Tenorio seems to understand their perspective.

“Inmates want you to respect their rights,” he says. “They have human rights. And when you disrespect inmates and you put them in situations like that, the fallout usually ends up back on the staff and the administration and the department. People become retaliatory towards practices that are inhumane.”

Tenorio also has unique insight into what happened next—and how crucial evidence in the inmates’ lawsuit may have gone missing.

At the time of the incident, Tenorio was partially responsible for processing inmate complaints. He says he gave them to the administration for review, but never received answers to give the prisoners. According to sworn depositions, the complaints have never been found.

On top of that, Tenorio says, Romero never asked to see the surveillance video; nor did the warden ask for it to be saved. Tenorio believes the department’s old camera system probably recorded over it in just a few days.

Testimony reviewed by SFR indicates NMCD was planning to upgrade the system. But Alex Tomlin, the department’s spokeswoman, writes in an email to SFR that, for security reasons, she can’t provide details on the status of their surveillance camera technology.

A video reportedly recorded on the CERT’s handheld digital camera is also missing.

In his deposition, Romero says the CERT team is supposed to record major incidents, and he recalls seeing at least one video camera being used in the gym that night. But Lytle says he didn’t look for the video until after the lawsuit was filed.

“If there is something on there, then we’ll download it, and we’ll give it to the administration for their investigation,” Lytle says. “And then if nothing happens, then we leave it on the video camera and probably just record over it.”

Lytle’s statements underscore a key issue: how inmates and prison guards likely viewed the Jan. 26 incident very differently. To corrections officers and prison administrators, the shakedown may have seemed like the best option to stop a serious threat from erupting into an “actual event,” such as a full-blown prison riot. But inmates contend it was nothing more than the warden’s way of showing them he was in control. The prisoners say the “nuts to butts” tactic was an attempt to intimidate and sexually humiliate them—and the evidence should have been saved so they could prove their claims.

SFR reviewed NMCD’s video handling procedures. Regulations in place in 2010 required staff to complete a serious incident checklist and give videos and photos to an operations warden for storage.

When Coyte pressed current CNMCF Warden Joseph Garcia, the deputy warden in charge of operations at the time of the “nuts to butts” incident, about whether there was an excuse for not having the evidence, Garcia said, “There’s no excuse.”

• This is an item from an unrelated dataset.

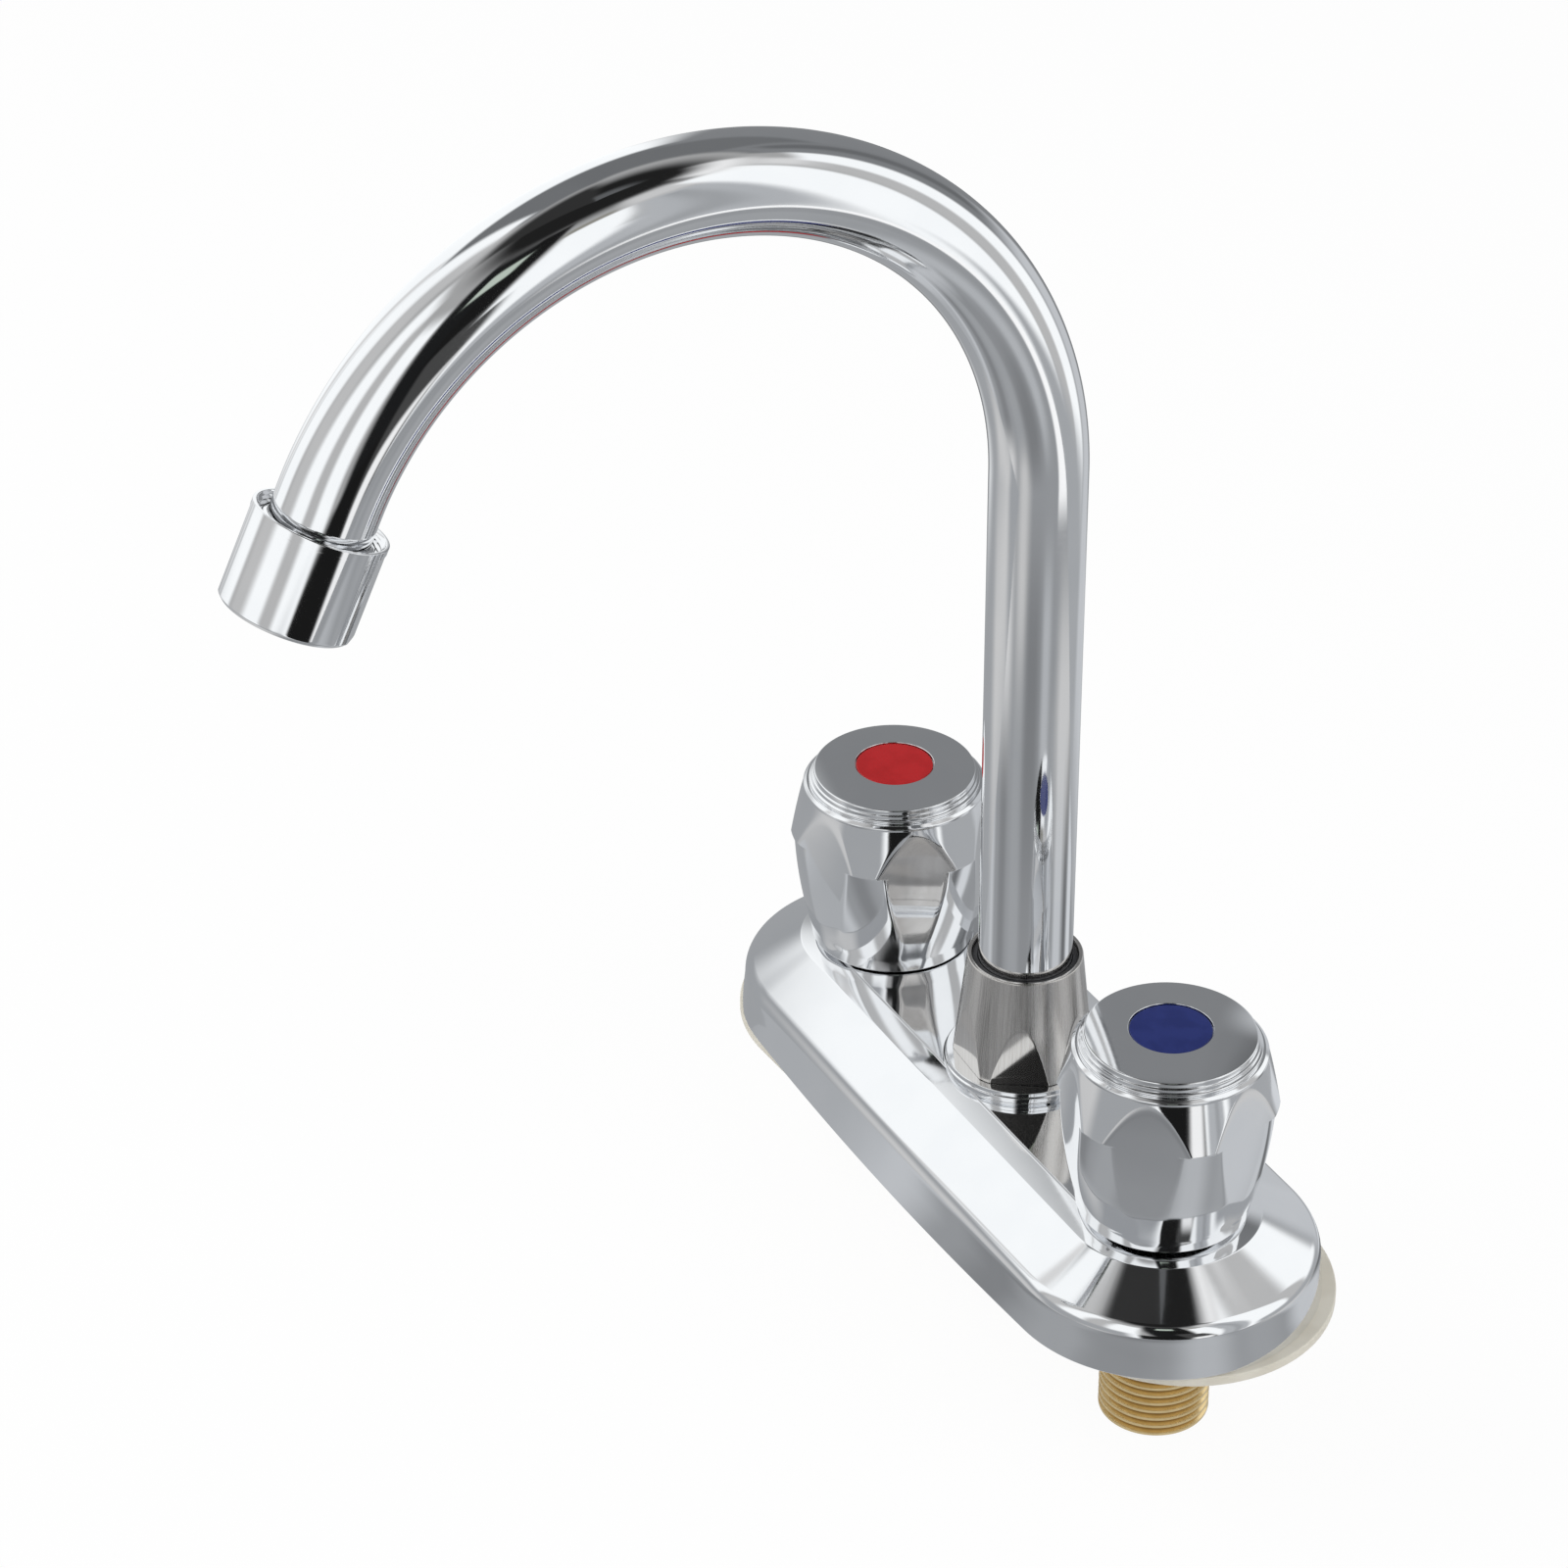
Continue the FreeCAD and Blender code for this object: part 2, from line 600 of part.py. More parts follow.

But inmates also want to know why their grievances vanished.

“Certainly, tracking of informal complaints needs to get better,” current Director of Adult Prisons Jerry Roark concedes in his deposition.

Tracking complaints isn’t Schauer Ives’ only concern. She also wants to know why the shakedown wasn’t documented by the ACA until the prison’s three-year accreditation hearing last year.

“When prison administrators fail to report serious incidents or respond to complaints, they thwart important protections that are in place to monitor inmate safety and abuse,” she says. “Any such failure, therefore, should be closely scrutinized.”

No one is comparing “nuts to butts” to the draconian sexual humiliation and torture of terror suspects in Iraq, but stunning photographic evidence from the Abu Ghraib prison led to reforms and the prosecution of military guards. Prisoners in New Mexico, whose credibility will likely be challenged in court, could face daunting obstacles in proving their claims of being humiliated—even if prison authorities are to blame for ignoring their own evidence procedures.

For now, “nuts to butts” is not used in New Mexico prisons. In 2010, shortly after then-Corrections Secretary Joe Williams heard about the controversial seating arrangement, he halted its use. Months before the inmates’ lawsuit was filed, Williams scheduled a system-wide conference call with wardens. Although the technique had only been used at CNMCF, Williams told his staff to halt its use statewide.

Current Corrections Secretary Gregg Marcantel, a retired Bernalillo County Sheriff’s Department captain, was appointed by Gov. Susana Martinez in 2011—eight months after the lawsuits were filed. In his deposition, Marcantel says he’s decided to follow Williams’ lead and not “deploy that technique.”

Still, Marcantel also testified he would authorize its use in some situations.

“Any more than I would tell you that I may not need to dump garbage next month to feed my family, I would never say no to anything, but it’s not necessary right now,” Marcantel says. But, he adds, “It would have to—to meet an appropriate level of urgency and risk to the safety and well-being of our community, those inmates and the staff in those prisons.”

While Marcantel considers inmates’ objections to “nuts to butts,” he doesn’t want the courts to determine the constitutionality of shakedown procedures. He also wants to get to the bottom of claims regarding the discarded evidence and inmate complaints.

“We’ve got room for improvement in that area, and we’ve got to deal with it,” he says.

Schauer Ives hopes NMCD is held accountable. She says the loss of evidence makes it difficult for inmates to prove their claims.

“In this case, because that loss or destruction followed complaints about the incident, it is fair to assume [that], if retained, the evidence would have supported the inmates’ account of the incident, and that the prison administration would have retained it if it did not,” she writes in an email to SFR.

It also makes it more difficult for the public to scrutinize what’s going on behind New Mexico’s prison gates—gates that Oates is scheduled to walk through as a free man this November. But first he has to resist the urge for a new jailhouse tattoo.


Editor’s Note: Quotes published in this story are taken directly from sworn testimony and from documents in the public record. Citing pending litigation, state officials, corrections officers and attorneys declined numerous offers to go on the record with SFR.